The story mentions that Americans are saddled with $220 billion in medical debt and that it’s the leading cause of personal bankruptcy in America. Fourteen million Americans carry at least $1000 in medical debt. The story focuses on one man who had to put a lien on his house due to medical bills associated with the death of his wife from breast cancer. He now owes an additional $6000 due to his own struggle with prostate cancer. And this man had private health insurance.
The story cites how the Biden administration is working to remove medical debt from credit reports so that more people can qualify for loans, but note that nothing is being done to reduce or discharge the debt itself. Is it sensible for someone struggling with medical debt to encourage them to apply for a home mortgage or a car loan, which would drive them even deeper into debt?
Anyhow, it won’t surprise you to learn what NBC fails to mention in its report. Debt forgiveness goes unmentioned. A public option for health insurance goes unmentioned. Most of all, a single-payer health care option like Medicare for All goes unmentioned. And of course there’s no mention that medical debt doesn’t plague people in France, or Germany, or New Zealand, or Japan since those countries have national health care plans funded by taxpayers and run fairly well by the governments of those countries.
NBC reports the problem of medical debt without offering any solution. This isn’t surprising, since some of NBC’s biggest advertisers are private health insurers and pharmaceutical companies.
What will President Kamala Harris do? Probably nothing. She’s already professed her faith in private health insurers. What will President Donald Trump do? Who knows what, since the MAGA Republicans seem determined to overthrow the Affordable Care Act, better known as Obamacare, without having a viable plan of their own.

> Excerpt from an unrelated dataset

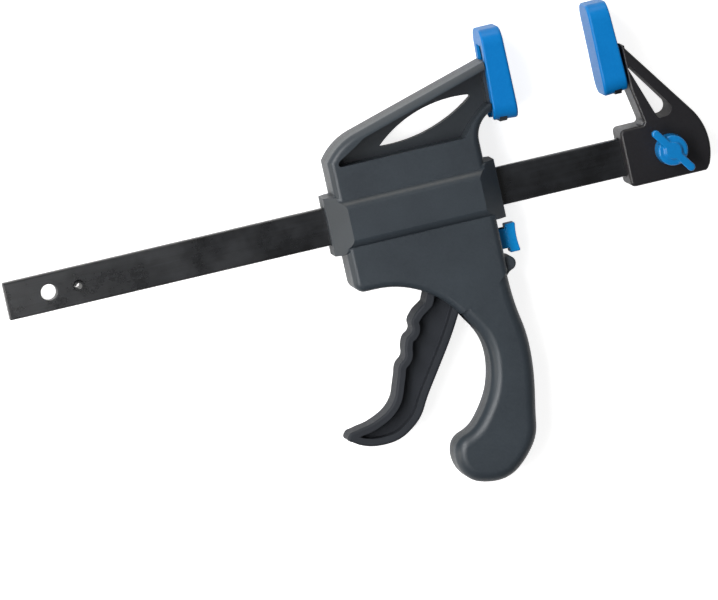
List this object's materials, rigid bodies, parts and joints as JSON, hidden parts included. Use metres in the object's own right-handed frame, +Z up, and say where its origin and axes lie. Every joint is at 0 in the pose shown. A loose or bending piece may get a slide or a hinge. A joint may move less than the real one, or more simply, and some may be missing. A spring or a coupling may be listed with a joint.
{
  "type": "quick release bar clamp",
  "caption": "One-handed bar clamp with a trigger grip and release tab on the sliding jaw, a fixed jaw pinned to a flat steel bar, and soft blue pads.",
  "frame": {"origin": "middle of the collar's flat back, on which the clamp lies, under the bar's centreline", "axes": "+X along the bar towards the fixed jaw, +Y towards the jaw tips, +Z up through the thickness, towards the side with the knob"},
  "size_m": [0.3024, 0.1861, 0.0357],
  "materials": {
    "housing": "moulded dark blue-grey, fine matte grain",
    "trigger": "moulded dark grey, fine matte grain",
    "black_moulding": "moulded near-black, fine matte grain",
    "pad": "soft blue, satin",
    "tab": "moulded blue, satin",
    "knob": "moulded bright blue, gloss",
    "black_steel": "black oxide, satin",
    "bright_steel": "zinc plated",
    "spring_steel": "drawn spring wire",
    "screw_steel": "blackened"
  },
  "bodies": {
    "moving_jaw": {"front_shell": "housing", "rear_shell": "housing", "moving_jaw_pad": "pad", "trigger_pivot_pin": "bright_steel", "housing_screw_1": "screw_steel", "housing_screw_2": "screw_steel", "housing_screw_3": "screw_steel", "housing_screw_4": "screw_steel", "housing_screw_5": "screw_steel", "housing_screw_6": "screw_steel", "drive_spring": "spring_steel", "release_spring": "spring_steel"},
    "bar": {"bar": "black_steel", "stop_pin": "black_steel", "fixed_jaw": "black_moulding", "fixed_jaw_pad": "pad"},
    "trigger": {"trigger": "trigger"},
    "drive_plate": {"drive_plate": "bright_steel"},
    "release_lever": {"brake_plate": "bright_steel", "release_tab": "tab"},
    "lock_knob": {"lock_knob": "knob", "lock_pin": "bright_steel"}
  },
  "joints": [
    {"name": "bar_slide", "type": "slide", "parent": "moving_jaw", "child": "bar", "axis": [1, 0, 0], "range_m": [-0.0368, 0.1052]},
    {"name": "trigger_pull", "type": "hinge", "parent": "moving_jaw", "child": "trigger", "pos_m": [0.008, -0.026, 0.015], "axis": [0, 0, 1], "range_deg": [0, 16.5], "stiffness_Nm_per_rad": 0.2, "springref_deg": -17.19},
    {"name": "drive_plate_slide", "type": "slide", "parent": "moving_jaw", "child": "drive_plate", "axis": [1, 0, 0], "range_m": [-0.0055, 0], "deforming": ["drive_spring"]},
    {"name": "release_tilt", "type": "hinge", "parent": "moving_jaw", "child": "release_lever", "pos_m": [0.0236, 0.015, 0.015], "axis": [0, 0, 1], "range_deg": [-2.8, 0], "stiffness_Nm_per_rad": 0.3, "springref_deg": 5.73, "deforming": ["release_spring"]},
    {"name": "knob_turn", "type": "hinge", "parent": "bar", "child": "lock_knob", "pos_m": [0.11, 0, 0.015], "axis": [0, 0, 1], "range_deg": [0, 90]}
  ],
  "couplings": [
    {"joint": "drive_plate_slide", "follows": "trigger_pull", "m_per_rad": -0.018}
  ]
}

This story may be apocryphal, but I remember reading that when Trump was trying to repeal Obamacare, he turned to his advisers and allegedly asked whether he could simply replace it with Medicare for All. His advisers, aghast, said no, of course not, and Trump dropped the idea. The story could be true, because I don’t think Trump cares about health care. He just wanted to repeal Obamacare and otherwise make the problem go away.
Meanwhile, Americans struggle with medical debt even as personal credit card debt sits at roughly $1.14 trillion, serviced by interest rates that average roughly 23%. I saw recently that the biggest money maker for airlines is not their flights but their credit cards. They get you hooked by offering “rewards” and “bonus miles” for every dollar that you spend on their cards, knowing that most people don’t pay their credit card balances in full each month. 23% (and higher) interest rates is a money-making machine for credit card companies and banks, and apparently for the airlines too.
Perhaps it’s worth a reminder that before he became president, Joe Biden, the Senator from Delaware, was better known as the senator for the credit card and banking industry. Delaware, as this GQ article shows, is well known as a corporate tax haven. Say it ain’t so, Joe!
A colleague had this as a bumper sticker, circa 2005: "Our national health care plan: don't get sick"
Nothing has changed in 20 years.
There is plenty of money to build lavish (for profit) facilities and to pay their doctors and administrators seven-figure salaries. Yet the elephant in the room is chronic disease which makes this whole thing a house of cards. Even with Medicare for All, which I fully endorse, it cannot be self sustaining until we stop the pill for every problem (and potential problem) that treats rather than prevents. How unsurprised I am that Biden's solution is to be sure the broke can go deeper in debt. Geniuses abound.